• [Material]
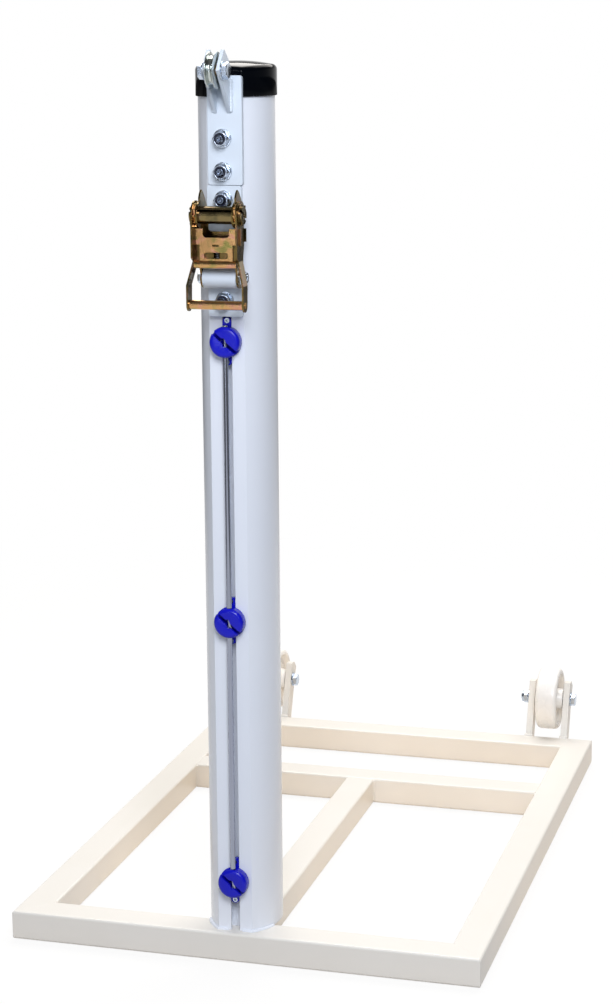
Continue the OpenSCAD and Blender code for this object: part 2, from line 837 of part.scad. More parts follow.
module lock_spring() {
    color(zinc) on_ratchet() coil(0, lock_web_y + spring_d / 2, lock_tab_z - spring_len + 0.1,
        spring_len - 0.2);
}

module release_spring() {
    color(zinc) on_ratchet() coil(0, release_web_y + spring_d / 2,
        release_tab_z - spring_len + 0.1, spring_len - 0.2);
}

module anchor_bolt() {
    length = 2 * side_out + anchor_washer_t + anchor_nut_h + 0.6;
    color(zinc) on_ratchet() rightward(-side_out, anchor_y, anchor_z)
        hex_bolt(anchor_bolt_d, length, anchor_af, anchor_head_h);
}

module anchor_nut() {
    color(zinc) on_ratchet() rightward(side_out + anchor_washer_t, anchor_y, anchor_z)
        lock_nut(anchor_bolt_d, anchor_af, anchor_nut_h, anchor_nut_h * 0.72);
}

module anchor_washer() {
    color(zinc) on_ratchet() rightward(side_out, anchor_y, anchor_z)
        ring(16, anchor_bolt_d + fit_gap, anchor_washer_t);
}

// Handle: two arms that widen out below the drum, joined by a web
module arm_outline() {
    translate([drum_y, drum_z]) circle(arm_r);
    translate([grip_y, grip_z]) circle(grip_end_r);
    polygon([[drum_y - arm_r, drum_z], [drum_y - arm_r, flare_from + 4],
        [drum_y - arm_r + 6.5, flare_from], [grip_y - grip_end_r, flare_to],
        [grip_y - grip_end_r, grip_z], [grip_y + grip_end_r, grip_z],
        [grip_y + grip_end_r + 1, flare_to], [drum_y + 6, flare_from],
        [drum_y + 11, drum_z - 34], [drum_y + 11, drum_z - 11]]);
}

module arm_profile(s) {
    far_z = drum_z + arm_r + 5;
    low_z = grip_z - 15;
    polygon([[s * arm_in, far_z], [s * arm_out, far_z], [s * arm_out, flare_from],
        [s * (arm_out + arm_flare), flare_to], [s * (arm_out + arm_flare), low_z],
        [s * (arm_in + arm_flare), low_z], [s * (arm_in + arm_flare), flare_to],
        [s * arm_in, flare_from]]);
}

module ratchet_handle() {
    web_low = release_tab_z - spring_len - 2;
    web_high = release_tab_z + tab_h + 2.5;
    color(gold) on_ratchet() difference() {
        union() {
            for (s = [-1, 1]) intersection() {
                translate([0, far / 2, 0]) rotate([90, 0, 0]) linear_extrude(far)
                    arm_profile(s);
                side_solid(-far / 2, far / 2) arm_outline();
            }
            translate([-arm_in - 1, release_web_y, web_low])
                cube([2 * arm_in + 2, web_t, web_high - web_low]);
        }
        rightward(-far / 2, drum_y, drum_z) cylinder(d = drum_d + 2 * fit_gap, h = far);
        rightward(-far / 2, grip_y, grip_z) cylinder(d = stud_d + 0.1, h = far);
        slider_slots(release_y, release_top, release_tongue, release_travel);
        spring_window(release_web_y, release_tab_z);
    }
}

// Grip: a thick bar between the arms with a stud at each end through its arm
module handle_grip() {
    reach = arm_in + arm_flare;
    color(gold) on_ratchet() {
        rightward(-reach, grip_y, grip_z) cylinder(d = grip_d, h = 2 * reach);
        rightward(-reach - sheet_t - 0.8, grip_y, grip_z)
            cylinder(d = stud_d, h = 2 * (reach + sheet_t + 0.8));
    }
}

// Split drum: two half-round shafts with the strap slot between them
module half_round(r, x0, x1, slot) {
    intersection() {
        rightward(x0, 0, 0) cylinder(r = r, h = x1 - x0);
        translate([x0 - 1, -r - 1, slot / 2]) cube([x1 - x0 + 2, 2 * r + 2, r + 1]);
    }
}

// Turns a piece made about the X axis into place on the drum's axis
module on_drum() {
    translate([ratchet_shift, drum_y, drum_z]) rotate([-slot_angle, 0, 0]) children();
}

module drum_half_shafts() {
    color(zinc) on_drum() for (s = [0, 1]) mirror([0, 0, s]) difference() {
        half_round(drum_d / 2, -drum_end, drum_end, strap_slot);
        for (x = [-pin_x, pin_x]) translate([x, 0, 0]) cylinder(d = pin_d + 0.1, h = far);
    }
}

module gear_outline() {
    r = gear_d / 2;
    step = 360 / gear_teeth;
    polygon([for (i = [0:gear_teeth - 1], k = [0:2]) let (
        a = i * step + [0, step * 0.14, step * 0.9][k],
        d = [r, r, r - tooth_deep][k]) [d * cos(a), d * sin(a)]]);
}

module ratchet_gears() {
    color(gold) on_drum() for (s = [-1, 1]) difference() {
        rightward(min(s * gear_in, s * gear_out), 0, 0) linear_extrude(gear_t) gear_outline();
        for (m = [0, 1]) mirror([0, 0, m])
            half_round(drum_d / 2 + 0.02, -drum_end, drum_end, strap_slot - 0.04);
    }
}

module drum_washers() {
    mid = arm_out + seat_gap + drum_washer_t / 2;
    color(zinc) on_ratchet() for (s = [-1, 1])
        rightward(s * mid - drum_washer_t / 2, drum_y, drum_z)
            ring(drum_d + 6, drum_d + 0.1, drum_washer_t);
}

module drum_pins() {
    color(zinc) on_drum() for (x = [-pin_x, pin_x])
        translate([x, 0, -drum_d / 2 - 2]) cylinder(d = pin_d, h = drum_d + 4);
}

// Slides that sit in the groove and carry the clips, with a screw at each end
module clip_slide(z) {
    difference() {
        union() {
            forward(lip_y + 0.2, z - slide_len / 2) linear_extrude(slide_proud + groove_lip + 0.2)
                round_rect(slide_neck_w, slide_len, slide_neck_w * 0.48);
            forward(lip_y + 0.1 + slide_foot_t, z - slide_len / 2) linear_extrude(slide_foot_t)
                round_rect(slide_foot_w, slide_len, slide_foot_w * 0.4);
        }
        forward(groove_y, z) cylinder(d = spigot_d + 2 * fit_gap, h = far / 4);
        forward(groove_y, z)
            cylinder(d = spigot_collar + 1, h = spigot_end + collar_t + seat_gap + groove_y);
        for (s = [-1, 1]) forward(groove_y, z + s * screw_out)
            cylinder(d = screw_d + 0.1, h = far / 4);
    }
}

module clip_slides() {
    color(blue) for (z = clip_zs) clip_slide(z);
}

module clip_screws() {
    length = groove_y - face_y;
    color(zinc) for (z = clip_zs, s = [-1, 1]) forward(groove_y - 0.1, z + s * screw_out)
        difference() {
            cylinder(d = screw_d, h = length);
            translate([0, 0, length - 2.5]) hex(3, 3);
        }
}

// Clip: a disc with a fan-shaped channel for the rod behind two front hooks. The channel lets
// the clip turn about the rod, and the rod snaps out of the front slot when that is upright.
module channel_cut(w) {
    translate([-w / 2, -far / 2]) square([w, far]);
}

module fan_cut() {
    r = clip_d;
    channel_cut(channel_w);
    rotate(clip_turn) channel_cut(channel_w);
    for (m = [0, 180]) rotate(m) polygon([[0, 0], [0, r],
        [r * cos(90 + clip_turn / 2) * 1.1, r * sin(90 + clip_turn / 2) * 1.1],
        [r * cos(90 + clip_turn), r * sin(90 + clip_turn)]]);
}

// Front slot: a slanted mouth narrower than the rod, which snaps through it, and an upright eye
module slot_cut() {
    rotate(clip_turn) channel_cut(clip_mouth);
    rotate(clip_turn * 0.45) translate([0, -clip_eye_h / 2])
        round_rect(clip_eye_w, clip_eye_h, clip_eye_w * 0.49);
}

// Half of a clip's section, with its front edge rounded
module clip_profile() {
    r = 4.5;
    h = clip_y - clip_front;
    square([clip_d / 2 - r, h]);
    square([clip_d / 2, h - r]);
    translate([clip_d / 2 - r, h - r]) circle(r);
}

module clip(z) {
    color(blue) forward(0, z) difference() {
        union() {
            translate([0, 0, -clip_y]) rotate_extrude($fn = 96) clip_profile();
            translate([0, 0, spigot_end]) cylinder(d = spigot_d, h = clip_back - clip_y - spigot_end);
            translate([0, 0, spigot_end]) cylinder(d = spigot_collar, h = collar_t);
        }
        translate([0, 0, clip_back - clip_y]) linear_extrude(channel_w) fan_cut();
        translate([0, 0, -hook_y - 1]) linear_extrude(far) slot_cut();
    }
}

module top_clip() {
    clip(top_clip_z);
}

module middle_clip() {
    clip(middle_clip_z);
}

module bottom_clip() {
    clip(bottom_clip_z);
}

module lacing_rod() {
    color(zinc) translate([0, rod_y, rod_bottom]) cylinder(d = rod_d, h = rod_top - rod_bottom);
}

front_rail();
rear_rail();
left_rail();
right_rail();
cross_rail();
middle_rail();
wheel_ears();
left_wheel();
right_wheel();
wheel_sleeves();
wheel_bolts();
wheel_nuts();
wheel_washers();
post();
end_cap();
pulley_bracket();
pulley_wheel();
pulley_sleeve();
pulley_bolt();
pulley_nut();
pulley_washers();
clamp_bolts();
clamp_nuts();
clamp_washers();
nut_inserts();
ratchet_plate();
ratchet_frame();
anchor_bolt();
anchor_nut();
anchor_washer();
ratchet_handle();
handle_grip();
release_slider();
release_spring();
lock_slider();
lock_spring();
drum_half_shafts();
ratchet_gears();
drum_washers();
drum_pins();
clip_slides();
clip_screws();
top_clip();
middle_clip();
bottom_clip();
lacing_rod();
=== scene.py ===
# %% [markdown]
# # A tennis net post on its wheeled floor frame
# The CAD model gives every piece its place and its size. This script dresses it: it sets up
# a camera and a plain studio, gives each surface the finish of the real one, and puts finer
# shapes where the CAD solid is too plain. All lengths in the CAD are millimetres, and
# Blender works in metres, so one factor turns the first into the second.

import json
import math

import bmesh
import bpy
import numpy as np
from mathutils import Matrix, Vector


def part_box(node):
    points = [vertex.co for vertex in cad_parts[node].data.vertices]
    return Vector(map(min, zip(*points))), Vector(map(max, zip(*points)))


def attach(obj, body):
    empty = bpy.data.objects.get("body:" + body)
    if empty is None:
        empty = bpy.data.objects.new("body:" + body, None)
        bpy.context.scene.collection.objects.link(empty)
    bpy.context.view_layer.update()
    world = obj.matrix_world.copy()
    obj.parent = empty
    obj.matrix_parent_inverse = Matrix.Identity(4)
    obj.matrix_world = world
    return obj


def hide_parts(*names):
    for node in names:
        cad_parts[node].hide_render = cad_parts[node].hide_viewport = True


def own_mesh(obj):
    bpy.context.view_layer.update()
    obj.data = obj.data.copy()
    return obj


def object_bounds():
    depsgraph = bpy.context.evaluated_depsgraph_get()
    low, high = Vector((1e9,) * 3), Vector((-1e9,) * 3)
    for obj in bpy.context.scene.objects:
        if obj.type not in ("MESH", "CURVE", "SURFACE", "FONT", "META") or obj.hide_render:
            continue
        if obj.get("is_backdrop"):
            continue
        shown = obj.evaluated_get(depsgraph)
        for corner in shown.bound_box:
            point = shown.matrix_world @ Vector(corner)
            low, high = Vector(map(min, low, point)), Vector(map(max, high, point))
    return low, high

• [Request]
Look above for the line containing "shown = obj.evaluated_get(depsgraph)", then transcribe it and all lines after it through the last, exactly and with nothing else.

• [Exercise output]
        shown = obj.evaluated_get(depsgraph)
        for corner in shown.bound_box:
            point = shown.matrix_world @ Vector(corner)
            low, high = Vector(map(min, low, point)), Vector(map(max, high, point))
    return low, high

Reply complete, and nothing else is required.